Introduction
What is data, and what are we doing with it?
A simple answer is that we attempt to place our data as points on paper, graph them, think, and look for simple explanations that approximate the data well. The simple geometric line of F=ma (force being proportional to acceleration) explained a lot of noisy data for hundreds of years. I tend to think of data science as data compression at times.
Sometimes, when a machine is given only win-lose outcomes (of winning games of checkers, for example) and trained, I think of artificial intelligence. It is never taught explicit directions on how to play to win in such a case.

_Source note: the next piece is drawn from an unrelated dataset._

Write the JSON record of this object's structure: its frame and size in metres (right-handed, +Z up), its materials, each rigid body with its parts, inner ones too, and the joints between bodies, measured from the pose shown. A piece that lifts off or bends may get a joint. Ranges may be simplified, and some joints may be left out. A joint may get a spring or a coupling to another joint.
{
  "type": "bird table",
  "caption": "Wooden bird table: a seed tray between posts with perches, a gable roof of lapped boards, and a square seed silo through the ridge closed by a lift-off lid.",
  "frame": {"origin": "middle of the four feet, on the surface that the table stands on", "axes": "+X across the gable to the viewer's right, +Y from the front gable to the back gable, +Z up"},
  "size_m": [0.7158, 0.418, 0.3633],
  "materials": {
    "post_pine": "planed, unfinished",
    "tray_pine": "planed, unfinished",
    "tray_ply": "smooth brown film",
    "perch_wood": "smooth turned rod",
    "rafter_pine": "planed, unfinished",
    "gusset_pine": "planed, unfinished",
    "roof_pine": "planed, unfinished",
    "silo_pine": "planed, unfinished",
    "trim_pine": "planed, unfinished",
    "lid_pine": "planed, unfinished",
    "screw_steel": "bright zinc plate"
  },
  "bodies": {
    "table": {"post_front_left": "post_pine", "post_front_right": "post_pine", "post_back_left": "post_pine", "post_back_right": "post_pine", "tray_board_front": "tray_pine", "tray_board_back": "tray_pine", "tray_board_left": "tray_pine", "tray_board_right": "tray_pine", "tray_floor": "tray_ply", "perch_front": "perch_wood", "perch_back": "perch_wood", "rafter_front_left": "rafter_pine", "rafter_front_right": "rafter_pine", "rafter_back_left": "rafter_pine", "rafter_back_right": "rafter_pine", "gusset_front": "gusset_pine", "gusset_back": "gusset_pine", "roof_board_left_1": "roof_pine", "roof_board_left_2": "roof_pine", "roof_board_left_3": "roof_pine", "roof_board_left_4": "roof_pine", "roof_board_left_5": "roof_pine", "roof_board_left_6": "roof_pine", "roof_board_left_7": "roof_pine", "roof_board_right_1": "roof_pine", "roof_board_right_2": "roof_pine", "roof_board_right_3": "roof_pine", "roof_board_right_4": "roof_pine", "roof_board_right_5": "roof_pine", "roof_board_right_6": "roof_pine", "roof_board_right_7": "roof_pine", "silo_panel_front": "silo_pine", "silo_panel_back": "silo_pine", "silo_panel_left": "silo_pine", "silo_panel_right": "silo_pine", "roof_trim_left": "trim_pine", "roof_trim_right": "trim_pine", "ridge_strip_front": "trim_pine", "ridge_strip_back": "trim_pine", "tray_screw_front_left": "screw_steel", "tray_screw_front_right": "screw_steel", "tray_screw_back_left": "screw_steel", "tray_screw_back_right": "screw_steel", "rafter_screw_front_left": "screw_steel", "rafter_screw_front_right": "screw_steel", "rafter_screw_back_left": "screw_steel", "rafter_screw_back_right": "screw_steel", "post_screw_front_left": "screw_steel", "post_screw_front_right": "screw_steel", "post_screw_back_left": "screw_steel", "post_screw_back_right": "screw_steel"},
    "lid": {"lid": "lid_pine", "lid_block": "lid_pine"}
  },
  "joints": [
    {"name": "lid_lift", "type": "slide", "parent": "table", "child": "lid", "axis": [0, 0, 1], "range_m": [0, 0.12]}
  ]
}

This chapter deals with the pre-processing of data in scikit-learn. Some questions you can ask about your dataset are as follows:
- Are there missing values in your dataset?
- Are there outliers (points far away from the others) in your set?
- What are the variables in the data like? Are they continuous quantities or categories?
- What do the continuous variable distributions look like? Can any of the variables in your dataset be described by normal distributions (bell-shaped curves)?
- Can any continuous variables be turned into categorical variables for simplicity? (This tends to be true if the distribution takes on very few particular values and not a continuous-like range of values.)
- What are the units of the variables involved? Will you mix the variables somehow in the machine learning algorithm you chose to use?
These questions can have simple or complex answers. Thankfully, you ask them many times, even on the same dataset, and after these recipes you will have some practice at crafting answers to pre-processing machine learning questions.
Additionally, we will see pipelines: a great organizational tool to make sure we perform the same operations on both the training and testing sets without errors and with relatively little work. We will also see regression examples: stochastic gradient descent (SGD) and Gaussian processes.